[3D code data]

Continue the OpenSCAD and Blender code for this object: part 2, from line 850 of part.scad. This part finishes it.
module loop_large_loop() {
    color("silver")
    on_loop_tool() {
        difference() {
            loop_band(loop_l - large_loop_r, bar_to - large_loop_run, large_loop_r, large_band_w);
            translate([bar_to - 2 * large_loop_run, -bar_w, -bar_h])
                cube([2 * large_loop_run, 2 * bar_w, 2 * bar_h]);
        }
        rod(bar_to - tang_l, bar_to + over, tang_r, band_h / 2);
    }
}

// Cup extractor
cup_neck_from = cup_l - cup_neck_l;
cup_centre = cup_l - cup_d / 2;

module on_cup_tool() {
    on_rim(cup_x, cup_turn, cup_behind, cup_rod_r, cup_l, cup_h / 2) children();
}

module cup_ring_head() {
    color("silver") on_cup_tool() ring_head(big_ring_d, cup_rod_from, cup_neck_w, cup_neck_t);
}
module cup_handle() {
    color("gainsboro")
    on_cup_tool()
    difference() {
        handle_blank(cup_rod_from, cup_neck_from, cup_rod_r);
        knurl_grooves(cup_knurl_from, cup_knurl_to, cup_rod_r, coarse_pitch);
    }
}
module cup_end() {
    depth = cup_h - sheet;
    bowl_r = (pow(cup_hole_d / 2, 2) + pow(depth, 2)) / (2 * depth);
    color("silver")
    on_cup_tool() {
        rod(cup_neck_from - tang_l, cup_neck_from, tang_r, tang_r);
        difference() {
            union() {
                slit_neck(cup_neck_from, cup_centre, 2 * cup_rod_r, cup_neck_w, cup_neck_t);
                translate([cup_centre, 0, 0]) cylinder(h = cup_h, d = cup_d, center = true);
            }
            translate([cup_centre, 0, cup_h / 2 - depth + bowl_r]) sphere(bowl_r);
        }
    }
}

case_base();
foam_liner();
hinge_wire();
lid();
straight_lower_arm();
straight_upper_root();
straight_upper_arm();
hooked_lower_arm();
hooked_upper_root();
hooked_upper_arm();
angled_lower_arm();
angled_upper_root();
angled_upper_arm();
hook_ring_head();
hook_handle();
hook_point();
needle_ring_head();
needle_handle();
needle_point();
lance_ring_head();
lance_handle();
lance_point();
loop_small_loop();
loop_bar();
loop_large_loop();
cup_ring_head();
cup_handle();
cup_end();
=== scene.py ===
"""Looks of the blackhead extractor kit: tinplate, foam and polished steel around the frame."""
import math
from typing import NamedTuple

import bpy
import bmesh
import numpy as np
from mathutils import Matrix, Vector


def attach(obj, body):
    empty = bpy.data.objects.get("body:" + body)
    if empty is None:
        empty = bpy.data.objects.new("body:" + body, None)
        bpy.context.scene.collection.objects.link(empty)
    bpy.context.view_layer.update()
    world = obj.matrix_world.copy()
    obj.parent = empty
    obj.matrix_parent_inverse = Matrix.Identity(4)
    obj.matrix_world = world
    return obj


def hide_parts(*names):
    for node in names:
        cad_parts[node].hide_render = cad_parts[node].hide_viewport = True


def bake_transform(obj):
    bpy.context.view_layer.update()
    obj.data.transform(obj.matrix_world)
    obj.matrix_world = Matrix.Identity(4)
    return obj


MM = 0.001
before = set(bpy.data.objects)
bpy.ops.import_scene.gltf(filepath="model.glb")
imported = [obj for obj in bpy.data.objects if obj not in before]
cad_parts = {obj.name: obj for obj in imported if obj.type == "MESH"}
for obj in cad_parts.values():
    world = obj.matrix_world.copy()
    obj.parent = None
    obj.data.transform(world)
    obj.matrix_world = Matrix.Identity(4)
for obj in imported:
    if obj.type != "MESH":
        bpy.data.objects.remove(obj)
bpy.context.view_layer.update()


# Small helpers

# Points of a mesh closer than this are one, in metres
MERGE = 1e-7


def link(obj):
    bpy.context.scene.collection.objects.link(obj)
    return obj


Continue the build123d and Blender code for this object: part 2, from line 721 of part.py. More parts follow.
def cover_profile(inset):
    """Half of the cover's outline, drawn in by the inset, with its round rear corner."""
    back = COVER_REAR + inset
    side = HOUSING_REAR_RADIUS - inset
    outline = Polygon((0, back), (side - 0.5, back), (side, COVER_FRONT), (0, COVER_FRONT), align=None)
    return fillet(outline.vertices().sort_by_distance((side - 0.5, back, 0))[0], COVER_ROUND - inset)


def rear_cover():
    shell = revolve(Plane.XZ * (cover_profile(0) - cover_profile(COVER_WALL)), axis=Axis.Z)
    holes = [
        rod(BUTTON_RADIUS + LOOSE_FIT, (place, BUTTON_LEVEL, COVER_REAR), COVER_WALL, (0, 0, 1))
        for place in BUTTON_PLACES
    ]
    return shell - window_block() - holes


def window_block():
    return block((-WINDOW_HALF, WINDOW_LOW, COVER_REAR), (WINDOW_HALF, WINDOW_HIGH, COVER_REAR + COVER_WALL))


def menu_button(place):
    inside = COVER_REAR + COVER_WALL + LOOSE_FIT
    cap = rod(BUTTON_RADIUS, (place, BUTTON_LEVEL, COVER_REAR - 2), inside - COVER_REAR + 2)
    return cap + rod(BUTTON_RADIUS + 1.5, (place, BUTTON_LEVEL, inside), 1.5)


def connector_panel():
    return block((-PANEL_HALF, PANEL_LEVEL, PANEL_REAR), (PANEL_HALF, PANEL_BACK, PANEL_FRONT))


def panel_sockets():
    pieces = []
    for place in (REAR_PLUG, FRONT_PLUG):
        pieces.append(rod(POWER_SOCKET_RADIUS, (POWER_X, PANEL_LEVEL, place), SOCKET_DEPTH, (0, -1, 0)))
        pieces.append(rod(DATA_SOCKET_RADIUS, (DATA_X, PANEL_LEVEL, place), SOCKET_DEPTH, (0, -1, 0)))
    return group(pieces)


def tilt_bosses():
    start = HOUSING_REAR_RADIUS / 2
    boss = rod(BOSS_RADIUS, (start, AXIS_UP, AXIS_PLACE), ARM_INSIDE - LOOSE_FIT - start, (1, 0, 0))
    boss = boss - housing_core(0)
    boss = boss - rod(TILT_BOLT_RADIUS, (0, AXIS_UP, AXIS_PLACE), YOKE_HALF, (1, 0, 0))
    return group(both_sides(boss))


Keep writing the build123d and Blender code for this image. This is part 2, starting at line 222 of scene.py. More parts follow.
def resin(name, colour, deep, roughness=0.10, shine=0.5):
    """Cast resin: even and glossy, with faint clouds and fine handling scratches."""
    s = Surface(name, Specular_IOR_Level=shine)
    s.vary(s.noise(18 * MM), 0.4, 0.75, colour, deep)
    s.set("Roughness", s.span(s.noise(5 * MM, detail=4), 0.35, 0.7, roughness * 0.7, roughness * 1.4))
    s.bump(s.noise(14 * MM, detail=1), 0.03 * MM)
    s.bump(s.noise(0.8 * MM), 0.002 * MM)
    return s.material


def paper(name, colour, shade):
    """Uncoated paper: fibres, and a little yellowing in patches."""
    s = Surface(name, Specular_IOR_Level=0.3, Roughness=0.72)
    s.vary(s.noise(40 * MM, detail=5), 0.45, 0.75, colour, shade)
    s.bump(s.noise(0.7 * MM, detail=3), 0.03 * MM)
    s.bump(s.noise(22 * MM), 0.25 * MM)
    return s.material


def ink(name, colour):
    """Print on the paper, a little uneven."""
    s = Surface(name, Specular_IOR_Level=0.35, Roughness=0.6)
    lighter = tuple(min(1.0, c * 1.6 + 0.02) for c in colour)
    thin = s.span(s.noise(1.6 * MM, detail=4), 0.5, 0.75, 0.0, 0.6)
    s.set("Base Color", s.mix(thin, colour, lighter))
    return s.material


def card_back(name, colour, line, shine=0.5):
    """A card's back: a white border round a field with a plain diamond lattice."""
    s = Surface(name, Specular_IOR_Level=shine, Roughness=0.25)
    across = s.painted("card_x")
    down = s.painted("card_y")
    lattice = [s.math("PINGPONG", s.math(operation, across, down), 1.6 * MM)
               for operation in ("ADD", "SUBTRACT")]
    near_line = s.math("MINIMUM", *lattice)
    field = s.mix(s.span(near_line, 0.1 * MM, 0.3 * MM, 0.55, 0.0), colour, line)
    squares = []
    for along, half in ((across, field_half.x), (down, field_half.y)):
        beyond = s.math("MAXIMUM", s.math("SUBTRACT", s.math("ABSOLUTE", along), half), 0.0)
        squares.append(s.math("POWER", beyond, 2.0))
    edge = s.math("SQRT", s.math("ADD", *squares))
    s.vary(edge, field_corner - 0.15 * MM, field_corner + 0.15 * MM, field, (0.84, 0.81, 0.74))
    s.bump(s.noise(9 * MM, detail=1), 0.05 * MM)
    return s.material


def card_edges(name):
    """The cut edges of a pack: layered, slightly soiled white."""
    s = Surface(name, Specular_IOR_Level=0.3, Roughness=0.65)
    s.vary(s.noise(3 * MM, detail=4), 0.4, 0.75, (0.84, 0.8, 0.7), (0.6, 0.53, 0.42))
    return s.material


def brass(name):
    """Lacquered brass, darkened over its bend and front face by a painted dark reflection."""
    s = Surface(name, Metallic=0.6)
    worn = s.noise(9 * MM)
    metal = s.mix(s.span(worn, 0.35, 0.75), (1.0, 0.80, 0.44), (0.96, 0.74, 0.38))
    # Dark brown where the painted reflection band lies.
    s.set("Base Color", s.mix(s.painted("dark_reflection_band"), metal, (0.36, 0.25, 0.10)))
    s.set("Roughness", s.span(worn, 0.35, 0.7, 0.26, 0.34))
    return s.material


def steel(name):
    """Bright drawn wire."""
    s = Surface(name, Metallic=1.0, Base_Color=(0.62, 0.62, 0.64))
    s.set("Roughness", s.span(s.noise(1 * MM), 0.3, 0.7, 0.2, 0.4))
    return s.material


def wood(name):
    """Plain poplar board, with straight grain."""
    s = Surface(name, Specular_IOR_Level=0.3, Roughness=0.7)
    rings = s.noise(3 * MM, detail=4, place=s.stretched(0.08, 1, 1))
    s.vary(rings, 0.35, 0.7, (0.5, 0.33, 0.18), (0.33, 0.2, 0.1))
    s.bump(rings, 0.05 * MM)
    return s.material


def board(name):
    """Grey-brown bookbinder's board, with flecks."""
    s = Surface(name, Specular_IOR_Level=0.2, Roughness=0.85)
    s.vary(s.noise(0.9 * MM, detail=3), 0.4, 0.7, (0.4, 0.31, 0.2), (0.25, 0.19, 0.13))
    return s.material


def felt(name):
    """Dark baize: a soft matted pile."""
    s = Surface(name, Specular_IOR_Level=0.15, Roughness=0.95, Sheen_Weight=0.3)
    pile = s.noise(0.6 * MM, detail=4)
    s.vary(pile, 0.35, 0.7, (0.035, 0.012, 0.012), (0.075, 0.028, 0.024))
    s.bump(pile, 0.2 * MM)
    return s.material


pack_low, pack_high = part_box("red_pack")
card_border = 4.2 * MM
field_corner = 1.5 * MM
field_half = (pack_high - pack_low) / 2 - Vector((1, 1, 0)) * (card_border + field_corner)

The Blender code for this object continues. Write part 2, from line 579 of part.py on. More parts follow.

Aim -
Your task is to extract exactly the lines starting at the line with "case_base();" and ending at the line with "if empty is", including both ends, and no other lines.

Response below -
case_base();
foam_liner();
hinge_wire();
lid();
straight_lower_arm();
straight_upper_root();
straight_upper_arm();
hooked_lower_arm();
hooked_upper_root();
hooked_upper_arm();
angled_lower_arm();
angled_upper_root();
angled_upper_arm();
hook_ring_head();
hook_handle();
hook_point();
needle_ring_head();
needle_handle();
needle_point();
lance_ring_head();
lance_handle();
lance_point();
loop_small_loop();
loop_bar();
loop_large_loop();
cup_ring_head();
cup_handle();
cup_end();
=== scene.py ===
"""Looks of the blackhead extractor kit: tinplate, foam and polished steel around the frame."""
import math
from typing import NamedTuple

import bpy
import bmesh
import numpy as np
from mathutils import Matrix, Vector


def attach(obj, body):
    empty = bpy.data.objects.get("body:" + body)
    if empty is None:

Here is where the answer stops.